Queer de Luca Guadagnino

Fusion tropicale

Deux hommes se rencontrent : l’un est écrivain et héroïnomane ; l’autre, un jeune homme timide et séduisant. Leur union prend progressivement la tournure d’un amour fusionnel indépassable. On pensait que Luca Guadagnino ne ferait pas mieux ni plus émouvant que Call Me by Your Name. C’est pourtant chose faite avec son nouveau film, Queer.

Parfois, ne cédant rien à des désirs profonds, certains cinéastes épris d’un livre, dont la valeur est unique à leurs yeux, sont à l’affût des droits d’adaptation durant des années, avant de pouvoir en réaliser un film : cela faisait trente-deux ans que Luca Guadagnino rêvait de porter à l’écran Queer . Ce roman inachevé quasi autobiographique de William S. Burroughs fut écrit au début des années cinquante et publié seulement en 1985. Dès les premières images, la beauté technicolor des fifties ressurgit miraculeusement, procurant au spectateur une émotion intense et l’ivresse d’un moment solennel. Queer est en effet le résultat d’un long cheminement intérieur du cinéaste italien, fort d’une expressivité narrative et formelle jusqu’au-boutiste. Luca Guadagnino, dont on connaît à présent la quête perpétuelle de sensualité (Call Me by Your Name, Challenger), s’est donné corps et âme à cette histoire d’amour entre deux hommes de générations différentes, inspiré du couple que formaient dans la vie Burroughs et Lewis Marker (l’amant le plus proche de l’écrivain) . Les décors du film presque entièrement tourné dans les studios de Cinecitta, les costumes et les musiques savamment choisies (Trent Reznor, Atticus Ross, Nirvana) constituent une charpente solide à cet univers ultra-maîtrisé. L’image est notamment stylisée et sculptée par les talents conjugués de Sayombhu Mukdeeprom, chef-opérateur attitré de Guadagnino, et du décorateur Stefano Baisi, dont le choix de couleurs et d’objets rappelle le magnifique In The Mood for Love de Wong Kar-Wai, une référence explicite et revendiquée par le cinéaste.

Queer de Luca Guadagnino - Pan distribution - Yannis Drakoulidis

Parallèlement, l’étonnement, et très vite la fascination, émanent aussi de la performance de Daniel Craig.

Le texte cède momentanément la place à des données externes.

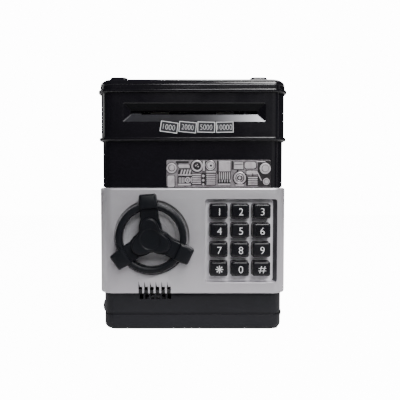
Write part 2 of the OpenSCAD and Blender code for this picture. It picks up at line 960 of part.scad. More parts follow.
module key(k) {
    color([0.07, 0.07, 0.08]) {
        facing(key_x(k), flange_front + 0.2, key_z(k))
            linear_extrude(flange_front + 0.2 - y_face + key_proud)
                rounded_rect(key_w, key_h, 1.3);
        facing(key_x(k), flange_back, key_z(k))
            linear_extrude(key_flange_t)
                rounded_rect(key_w + 2 * key_flange, key_h + 2 * key_flange, 1.3);
    }
}

module keypad_membrane() {
    color([0.75, 0.75, 0.72]) {
        facing(recess_x, sheet_front + sheet_t, recess_z)
            linear_extrude(sheet_t)
                rounded_rect(2 * (post_x - post_r) - 0.6, 2 * post_z - 1, 1);
        for (k = [0 : 11])
            rod_y(key_x(k), key_z(k), dome_front, sheet_front + 0.3, 3.2);
    }
}

module keypad_board() {
    color("darkgreen")
        difference() {
            facing(recess_x, pcb_front + pcb_t, recess_z)
                linear_extrude(pcb_t)
                    rounded_rect(pcb_w, pcb_h, 1);
            for (x = [-1, 1], z = [-1, 1])
                rod_y(recess_x + x * post_x, recess_z + z * post_z, pcb_front - 1, pcb_front + pcb_t + 1, 1);
        }
}

module keypad_screws() {
    color("silver")
        for (x = [-1, 1], z = [-1, 1])
            facing(recess_x + x * post_x, pcb_front + pcb_t + 1, recess_z + z * post_z)
                difference() {
                    union() {
                        cylinder(r = 1.6, h = 1);
                        translate([0, 0, 0.9])
                            cylinder(r = 0.85, h = 4.6);
                    }
                    cross_slot(-0.1, 0.5, 2);
                }
}

module solenoid_frame() {
    x0 = yoke_x;
    y0 = plunger_y - yoke_d / 2;
    z0 = wheel_z - yoke_h / 2;
    color("silver")
        difference() {
            block([x0, cup_back, z0], [x0 + yoke_l, y0 + yoke_d, z0 + yoke_h]);
            block([x0 + 1, y0 + 0.2, z0 + 1], [x0 + yoke_l - 1, y0 + yoke_d + 1, z0 + yoke_h - 1]);
            rod_x(plunger_y, wheel_z, x0 - 1, x0 + 3, plunger_r + fit);
        }
}

module solenoid_coil() {
    color("peru")
        difference() {
            rod_x(plunger_y, wheel_z, yoke_x + 1.1, yoke_x + yoke_l - 1.1, yoke_h / 2 - 1.1);
            rod_x(plunger_y, wheel_z, yoke_x, yoke_x + yoke_l - 2.4, plunger_r + fit);
        }
}

module plunger() {
    color([0.8, 0.8, 0.8]) {
        rod_x(plunger_y, wheel_z, plunger_x + 0.2, yoke_x + 9, plunger_r);
        rod_x(plunger_y, wheel_z, plunger_x, plunger_x + plunger_head_t, plunger_head_r);
    }
}

module plunger_spring() {
    x0 = plunger_x + plunger_head_t + 0.05;
    color("silver")
        translate([x0, plunger_y, wheel_z])
            rotate([0, 90, 0])
                coil_spring(2.1, 0.25, 5, yoke_x - x0 - 0.05);
}

// three arms at the wheel's rest angle
module at_arms() {
    for (a = [0, 120, 240])
        rotate(90 + wheel_turn + a)
            children();
}

module hand_wheel() {
    color([0.05, 0.05, 0.06])
        difference() {
            union() {
                facing(wheel_x, wheel_back, wheel_z) {
                    linear_extrude(ring_t)
                        difference() {
                            circle(wheel_r);
                            circle(wheel_r - ring_w);
                        }
                    cylinder(r = hub_r, h = hub_t);
                    translate([0, 0, 0.4])
                        linear_extrude(ring_t - 0.8)
                            at_arms()
                                translate([0, -spoke_w / 2])
                                    square([wheel_r - 1, spoke_w]);
                    translate([0, 0, 0.2])
                        linear_extrude(knob_t - 0.2)
                            at_arms()
                                translate([wheel_r - ring_w + 0.6, -knob_w / 2])
                                    square([knob_r - wheel_r + ring_w - 0.6, knob_w]);
                }
                rod_y(wheel_x, wheel_z, wheel_back - 1, wheel_back + dish_deep - 0.4, 7);
            }
            rod_y(wheel_x, wheel_z, wheel_back - hub_t + 2, wheel_back + dish_deep + 1, shaft_r + 0.02);
        }
}

module hub_cap() {
    color([0.06, 0.06, 0.07])
        facing(wheel_x, wheel_back - hub_t, wheel_z)
            linear_extrude(cap_t) {
                circle(hub_r + 0.4);
                at_arms() {
                    translate([0, -cap_lobe_r])
                        square([hub_r, 2 * cap_lobe_r]);
                    translate([hub_r, 0])
                        circle(cap_lobe_r);
                }
            }
}

module latch_shaft() {
    y1 = finger_y + finger_t + 1.6;
    color("silver") {
        rod_y(wheel_x, wheel_z, wheel_back - hub_t + 2.2, y1 - 1.2, shaft_r);
        rod_y(wheel_x, wheel_z, y1 - 1.5, y1, shaft_r + 1.4);
    }
}

module latch_finger() {
    color([0.75, 0.75, 0.78])
        difference() {
            facing(wheel_x, finger_y + finger_t, wheel_z)
                linear_extrude(finger_t) {
                    circle(finger_w / 2 + 2);
                    translate([-finger_w / 2, 0])
                        square([finger_w, finger_l - finger_w / 2]);
                    translate([0, finger_l - finger_w / 2])
                        circle(finger_w / 2);
                }
            rod_y(wheel_x, wheel_z, finger_y - 1, finger_y + finger_t + 1, shaft_r + 0.02);
        }
}

module lock_disc() {
    color("white")
        facing(wheel_x, disc_y, wheel_z)
            linear_extrude(disc_t)
                difference() {
                    circle(disc_r);
                    circle(shaft_r + 0.02);
                    for (a = [0, -90])
                        rotate(a)
                            translate([disc_r - notch_deep, -notch_w / 2])
                                square([notch_deep + 1, notch_w]);
                }
}

module roller_shaft() {
    color("silver")
        rod_x(feed_y, feed_z, -feeder_half - cheek_t - 2, big_gear_x - 0.4, shaft_feed_r);
}

module feed_rollers() {
    color([0.15, 0.15, 0.15])
        for (s = [-1, 1])
            difference() {
                rod_x(feed_y, feed_z, s * roller_x - roller_w / 2, s * roller_x + roller_w / 2, roller_r);
                rod_x(feed_y, feed_z, s * roller_x - roller_w, s * roller_x + roller_w, shaft_feed_r + 0.02);
            }
}

module roller_gear() {
    color("white")
        translate([0, feed_y, feed_z])
            gear_x_axis(roller_teeth, 0, gear_x, gear_t, shaft_feed_r + 0.02);
}

module pinch_roller() {
    color([0.85, 0.85, 0.85]) {
        rod_x(feed_y, pinch_z, -feeder_half - cheek_t - 1, feeder_half + cheek_t + 0.6, pinch_pin_r);
        for (s = [-1, 1])
            rod_x(feed_y, pinch_z, s * roller_x - roller_w / 2, s * roller_x + roller_w / 2, pinch_r);
    }
}

module idler_gear() {
    color("white")
        translate([0, idler_y, feed_z]) {
            gear_x_axis(idler_small, 180 / idler_small, gear_x, gear_t + 0.6, idler_pin_r + fit);
            gear_x_axis(idler_big, 0, big_gear_x, big_gear_t, idler_pin_r + fit);
        }
}

module motor_pinion() {
    color("gold")
        translate([0, motor_y, feed_z]) {
            gear_x_axis(pinion_teeth, 0, big_gear_x - 0.3, big_gear_t + 0.8, motor_shaft_r - 0.2);
            rod_x(0, 0, feeder_half - 11, big_gear_x + big_gear_t + 1.5, motor_shaft_r);
        }
}

base_tray();
inner_floor();
battery_door();
battery_door_screw();
battery_cells();
battery_springs();
battery_plates();
battery_leads();
main_board();
board_parts();
speaker_frame();
speaker_cone();
body_shell();
strike_plate();
relief_plate();
case_screws();
upper_housing();
value_labels();
top_lid();
coin_chute();
feeder_frame();
feeder_screws();
note_guide();
note_sensor();
feed_motor();
idler_pin();
door_shell();
door_back();
door_screws();
hinge_pins();
keypad_membrane();
keypad_board();
keypad_screws();
solenoid_frame();
solenoid_coil();
plunger();
plunger_spring();
hand_wheel();
hub_cap();
latch_shaft();
latch_finger();
lock_disc();
key(0);  // key_1
key(1);  // key_2
key(2);  // key_3
key(3);  // key_4
key(4);  // key_5
key(5);  // key_6
key(6);  // key_7
key(7);  // key_8
key(8);  // key_9
key(9);  // key_star
key(10);  // key_0
key(11);  // key_hash
roller_shaft();
feed_rollers();
roller_gear();
pinch_roller();
idler_gear();
motor_pinion();
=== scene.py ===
# Toy cash-machine savings bank as an add-on: sizes and colours in property groups, one operator per piece.
import math
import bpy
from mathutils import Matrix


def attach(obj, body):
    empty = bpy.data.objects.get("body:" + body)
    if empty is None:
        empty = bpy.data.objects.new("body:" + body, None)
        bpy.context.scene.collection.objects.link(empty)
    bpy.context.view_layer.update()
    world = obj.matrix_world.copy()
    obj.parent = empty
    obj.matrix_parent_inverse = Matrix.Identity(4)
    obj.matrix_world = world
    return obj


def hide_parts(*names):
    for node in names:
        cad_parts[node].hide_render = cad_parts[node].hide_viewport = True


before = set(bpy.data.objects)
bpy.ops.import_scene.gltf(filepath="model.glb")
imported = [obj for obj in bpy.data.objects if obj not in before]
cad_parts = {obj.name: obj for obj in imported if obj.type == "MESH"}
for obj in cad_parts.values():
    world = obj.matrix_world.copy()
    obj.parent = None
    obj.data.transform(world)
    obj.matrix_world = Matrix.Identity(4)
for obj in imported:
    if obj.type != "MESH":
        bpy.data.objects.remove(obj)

from types import SimpleNamespace

import bmesh
import bpy
from mathutils import Matrix, Vector

bl_info = {
    "name": "Toy Savings Bank",
    "version": (1, 0, 0),
    "blender": (4, 5, 0),
    "location": "View3D > Sidebar > Bank",
    "description": "Builds the visible pieces of a toy cash-machine savings bank around its CAD frame",
    "category": "Add Mesh",
}

MM = 0.001
FACING = Matrix.Rotation(math.radians(90), 4, "X")  # stands a flat drawing up so that its height faces the front
QUARTER = math.pi / 2


# ---------------------------------------------------------------- sizes and colours


class BankSizes(bpy.types.PropertyGroup):
    """Outer sizes of the bank, the same values as in the CAD source."""

    body_w: bpy.props.FloatProperty(
        name="Body width", description="Width of the black body", default=0.134, min=0.12, max=0.17, unit="LENGTH")
    body_d: bpy.props.FloatProperty(
        name="Body depth", description="Depth of the black body", default=0.104, min=0.095, max=0.13, unit="LENGTH")
    corner_r: bpy.props.FloatProperty(
        name="Corner radius", description="Radius of the body's upright corners", default=0.009, min=0.005,
        max=0.012, unit="LENGTH")
    wall: bpy.props.FloatProperty(
        name="Wall", description="Thickness of the moulded walls", default=0.0024, min=0.0015, max=0.003,
        unit="LENGTH")
    base_h: bpy.props.FloatProperty(
        name="Base height", description="Height of the bottom tray", default=0.029, min=0.025, max=0.036,
        unit="LENGTH")
    door_h: bpy.props.FloatProperty(
        name="Door height", description="Height of the silver door", default=0.0768, min=0.07, max=0.095,
        unit="LENGTH")
    mid_h: bpy.props.FloatProperty(
        name="Middle height", description="From the shelf over the door to the bead line", default=0.0341, min=0.03,
        max=0.042, unit="LENGTH")
    housing_h: bpy.props.FloatProperty(
        name="Housing height", description="From the bead line to the flange under the lid", default=0.0322, min=0.03,
        max=0.04, unit="LENGTH")
    bead_h: bpy.props.FloatProperty(
        name="Bead height", description="Height of the bead line and of the flange", default=0.0026, min=0.002,
        max=0.0032, unit="LENGTH")
    lid_h: bpy.props.FloatProperty(
        name="Lid height", description="Height of the lid without its rails", default=0.0079, min=0.007, max=0.01,
        unit="LENGTH")
    door_proud: bpy.props.FloatProperty(
        name="Door proud", description="How far the door stands out from the body's front", default=0.0063, min=0.005,
        max=0.008, unit="LENGTH")
    door_t: bpy.props.FloatProperty(
        name="Door depth", description="Thickness of the whole door", default=0.0206, min=0.02, max=0.024,
        unit="LENGTH")
    keypad_depth: bpy.props.FloatProperty(
        name="Keypad depth", description="Depth of the pocket that holds the keys", default=0.0065, min=0.004,
        max=0.007, unit="LENGTH")
    wheel_r: bpy.props.FloatProperty(
        name="Wheel radius", description="Outer radius of the hand wheel's ring", default=0.0254, min=0.02,
        max=0.027, unit="LENGTH")
    knob_r: bpy.props.FloatProperty(
        name="Knob radius", description="Reach of the wheel's knobs from its centre", default=0.0315, min=0.03,
        max=0.033, unit="LENGTH")
    wheel_turn: bpy.props.FloatProperty(
        name="Wheel turn", description="How far the top arm leans to the left at rest", default=math.radians(4.5),
        min=0, max=math.radians(10), subtype="ANGLE")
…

L’acteur est positionné à l’épicentre du récit, figure centrale incarnant le rôle de William Lee, alter ego fictif de William S. Burroughs, homosexuel et héroïnomane notoire, exilé au milieu de ses pairs dans la jungle des cafés moites de Mexico. S’il y a une certaine malice dans les scènes de sexe torrides et poignantes à concevoir le visage de James Bond au niveau du pubis des garçons, Daniel Craig s’avère un choix parfait, son flegme jouxtant avec finesse son magnétisme. Il offre une interprétation particulièrement rare, probante et très digne du tremblement amoureux. William forme un couple intrigant et d’une classe folle avec Eugene (Drew Starkey, timide, étrange et voluptueux), leur rencontre bouleversant leurs vies. Cette passion partagée porte ainsi le spectateur à l’analyse de la complexité de leur duo, tour à tour libre, libertin, lié par un contrat endogame où l’aîné entretient le plus jeune, où les corps et les âmes sont enchevêtrés, au propre comme au figuré. Luca Guadagnino et le scénariste Justin Kurizkes ont travaillé à décrire cet amour évolutif, mouvant, transformateur, l’amant devenant parfois le père, puis le fils et inversement, une trajectoire menant jusqu’à un périple surnaturel en pleine forêt vierge : apothéose chorégraphique stupéfiante, où le tandem fusionne pour ne former plus qu’un. Mû par un lyrisme extravagant, une poétique tatouant la rétine et perforant le cœur, Queer est une œuvre prodigieuse, sensuelle et quasi mutante. Et pour beaucoup, il sera considéré comme un coup de maître. Peut-être même le plus beau et le plus intime de Luca Guadagnino.